Mattias had decided on one type of app for us to build, or at least a set of features to include in the app, to make it easy to help guide 20 participants at the same time. The description of the app we were to build went like this:
”An app where the user can take pictures of X, write a comment/title and set a rating for X. The user can list the pictures and see the rating for each picture.”
Ironic enough this description fit one of my app ideas I have PERFECTLY. Time to build Recipe Rater!

During the next three days Mattias mixed lectures of new features with exercises and time to work on the app where he assisted when you needed help. I decided to create my app that I call ”Recipe Rater”, where you take pictures or screenshots of recipes that you want to save, name and rate them and then save them to your app. I also had time to implement a few extra features such as importing pictures from the camera roll, sorting the list of pictures after name or rating, a login setup with a single password, a close-up view of the picture as well as being able to edit the title or rating. It was a fun and interesting project that taught us the basics of Swift and app development. 

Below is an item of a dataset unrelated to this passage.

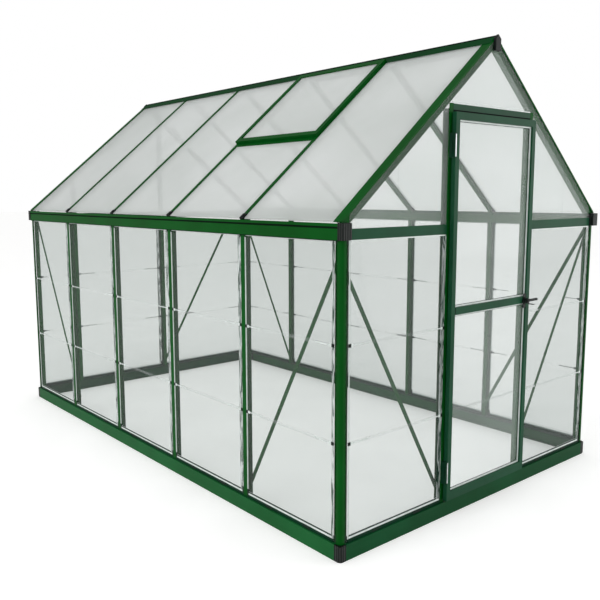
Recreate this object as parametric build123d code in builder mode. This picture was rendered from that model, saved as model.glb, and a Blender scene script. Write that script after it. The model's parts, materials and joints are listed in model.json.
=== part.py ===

Being a project manager leading mobile development projects, it was a great learning experience to get some insights into how mobile development works in a more practical sense. Actually going through all of the steps myself definitely enhanced my understanding of the process as well as gave me a deeper understanding of all the lingo the developers use on a daily basis. Of course, these five days only gave me a very limited knowledge in Swift - but surely enough to continue coding and learning on my own.

It was a great experience to see so many women interested in tech and eager to code. Working in software development I am very aware of the lack of females in this industry. It is both fun and puzzling to see so many women who wants to learn and get into the tech industry. Fun, because we need more women! Research has shown that workplaces and projects with mixed teams perform better and achieve greater results, and (almost) everyone I talk to agrees. For example, Morgan Stanley showed that over the same period, highly gender diverse companies in other sectors returned an average 1%-2% more on an annualized basis than their less diverse peers. At the same time it is puzzling, because if there are so many women who wants to get into this industry - why do we fail to get them there? Where do we fail? 


There are many answers to this question, too many to go through in this blog post. Nonetheless, I truly believe that a mixed workplace and mixed teams achieve better results. I praise Tjejer kodar for their initiative to bring more women into tech, and there are many more like them. Only in Sweden we have many organizations making it easier for women (and everyone) to get started; Pink programming, Coder dojo, Makerspace and Kodcentrum just to mention a few. Let’s all do something whether it is teaching your daughter to code, bring more women to tech events, talk about the opportunities in this industry or something else.

Let’s bring more females to the tech industry!